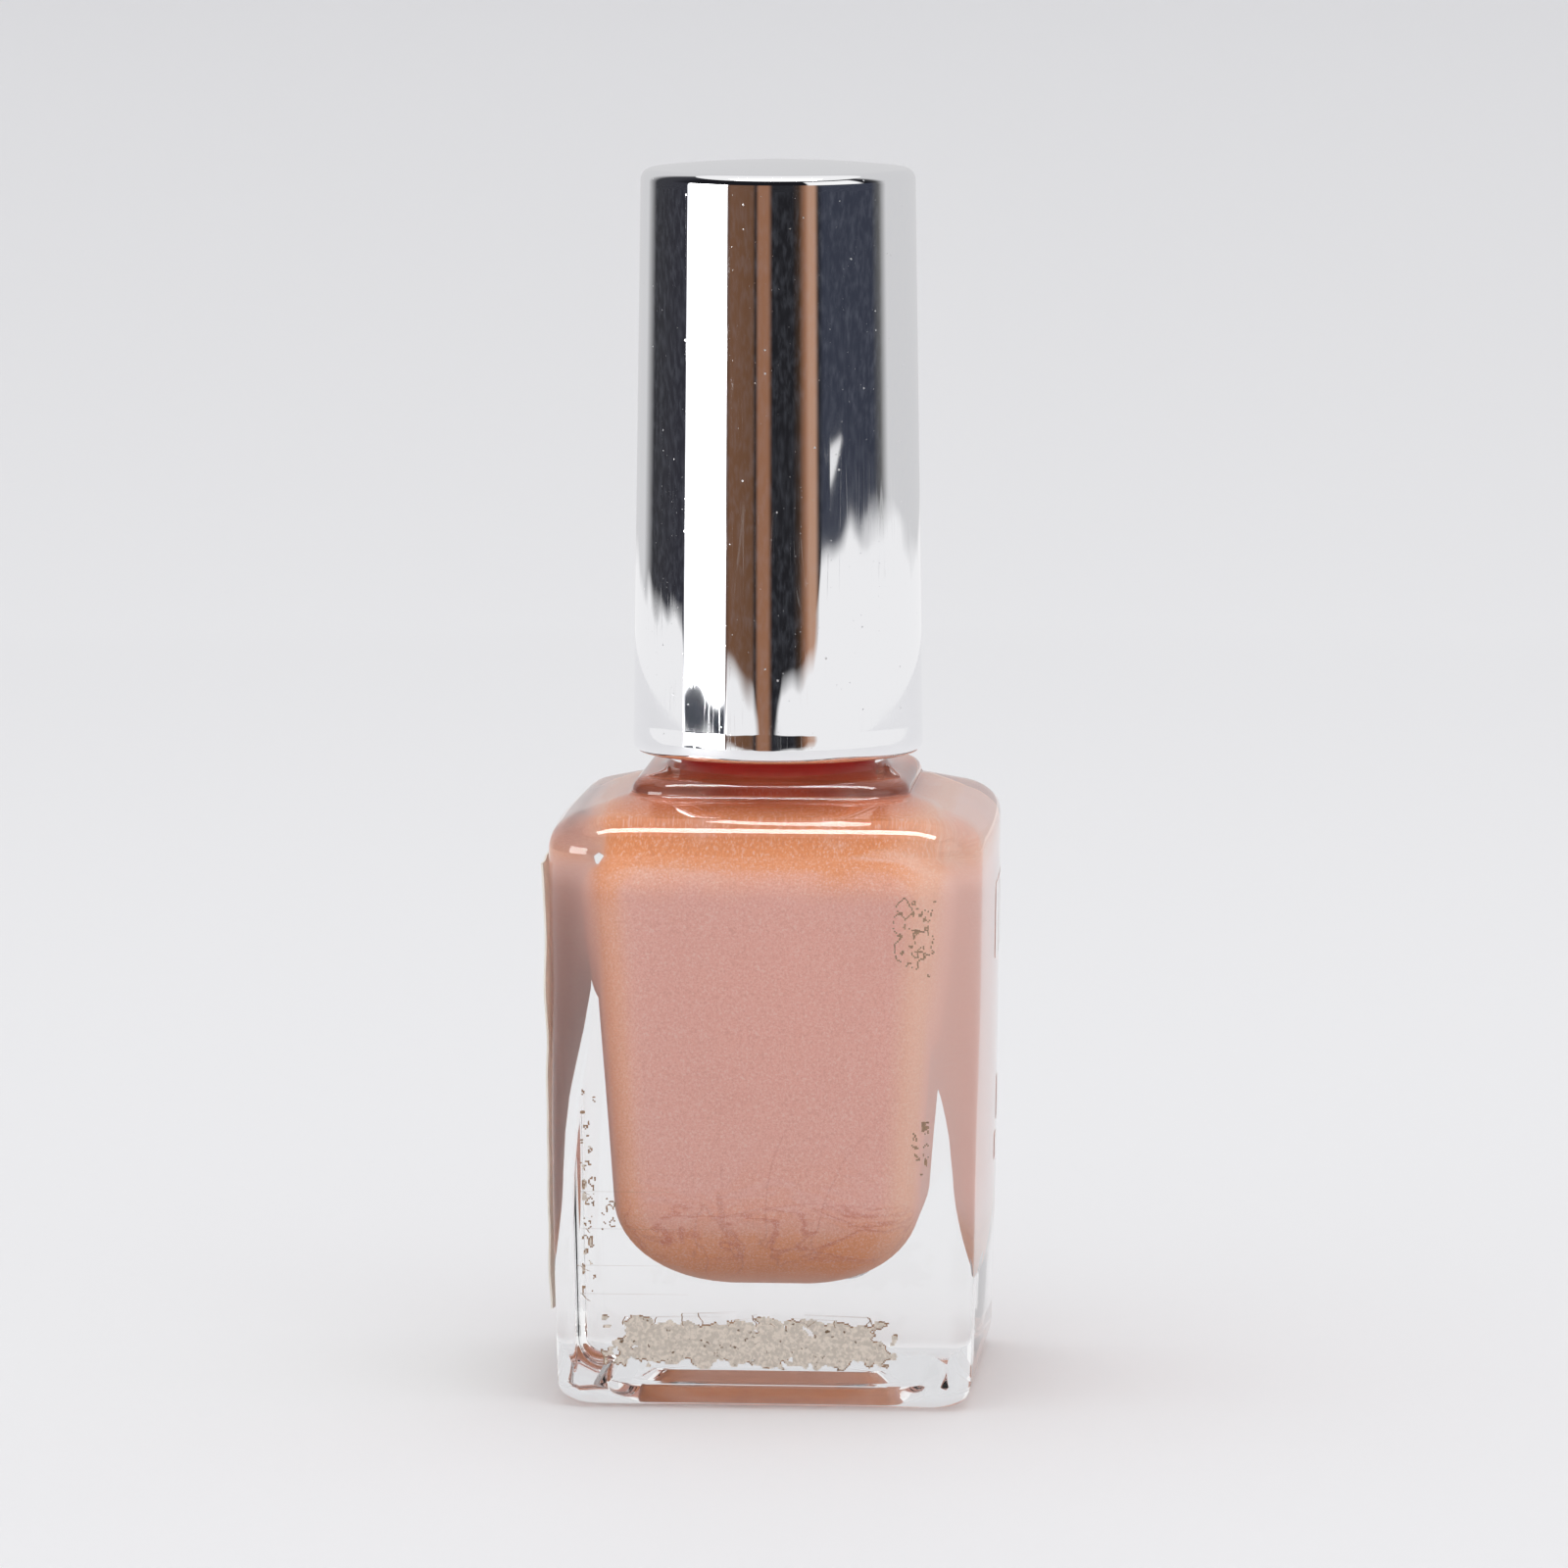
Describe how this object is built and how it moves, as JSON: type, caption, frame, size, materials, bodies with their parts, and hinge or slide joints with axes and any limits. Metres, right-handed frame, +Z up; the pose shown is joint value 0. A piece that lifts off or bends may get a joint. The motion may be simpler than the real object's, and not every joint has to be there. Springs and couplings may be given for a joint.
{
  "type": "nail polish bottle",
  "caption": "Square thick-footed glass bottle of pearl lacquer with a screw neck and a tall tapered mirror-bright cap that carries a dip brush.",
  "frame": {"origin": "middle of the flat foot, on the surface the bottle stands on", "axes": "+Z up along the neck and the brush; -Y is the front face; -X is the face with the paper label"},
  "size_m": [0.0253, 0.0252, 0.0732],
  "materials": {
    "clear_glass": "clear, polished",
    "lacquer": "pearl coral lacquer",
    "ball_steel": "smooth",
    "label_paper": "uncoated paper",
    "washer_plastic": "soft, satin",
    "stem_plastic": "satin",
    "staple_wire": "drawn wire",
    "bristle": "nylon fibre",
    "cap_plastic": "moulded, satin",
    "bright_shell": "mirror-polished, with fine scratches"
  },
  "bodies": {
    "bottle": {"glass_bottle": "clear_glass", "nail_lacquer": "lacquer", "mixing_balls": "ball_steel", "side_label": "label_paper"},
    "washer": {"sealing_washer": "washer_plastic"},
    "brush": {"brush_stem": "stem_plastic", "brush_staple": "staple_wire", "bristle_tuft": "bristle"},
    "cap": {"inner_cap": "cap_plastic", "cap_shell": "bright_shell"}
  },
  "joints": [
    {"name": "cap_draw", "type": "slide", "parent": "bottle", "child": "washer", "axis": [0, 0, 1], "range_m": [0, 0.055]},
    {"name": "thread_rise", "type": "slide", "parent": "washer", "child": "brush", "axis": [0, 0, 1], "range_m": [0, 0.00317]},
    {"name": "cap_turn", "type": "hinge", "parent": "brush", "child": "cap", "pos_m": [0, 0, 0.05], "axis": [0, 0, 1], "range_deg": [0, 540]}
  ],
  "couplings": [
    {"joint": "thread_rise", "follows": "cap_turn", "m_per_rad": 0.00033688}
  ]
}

What you will do: Search the data for the word "hinge" and copy each line where it appears.

Final result:
Describe how this object is built and how it moves, as JSON: type, caption, frame, size, materials, bodies with their parts, and hinge or slide joints with axes and any limits. Metres, right-handed frame, +Z up; the pose shown is joint value 0. A piece that lifts off or bends may get a joint. The motion may be simpler than the real object's, and not every joint has to be there. Springs and couplings may be given for a joint.
    {"name": "cap_turn", "type": "hinge", "parent": "brush", "child": "cap", "pos_m": [0, 0, 0.05], "axis": [0, 0, 1], "range_deg": [0, 540]}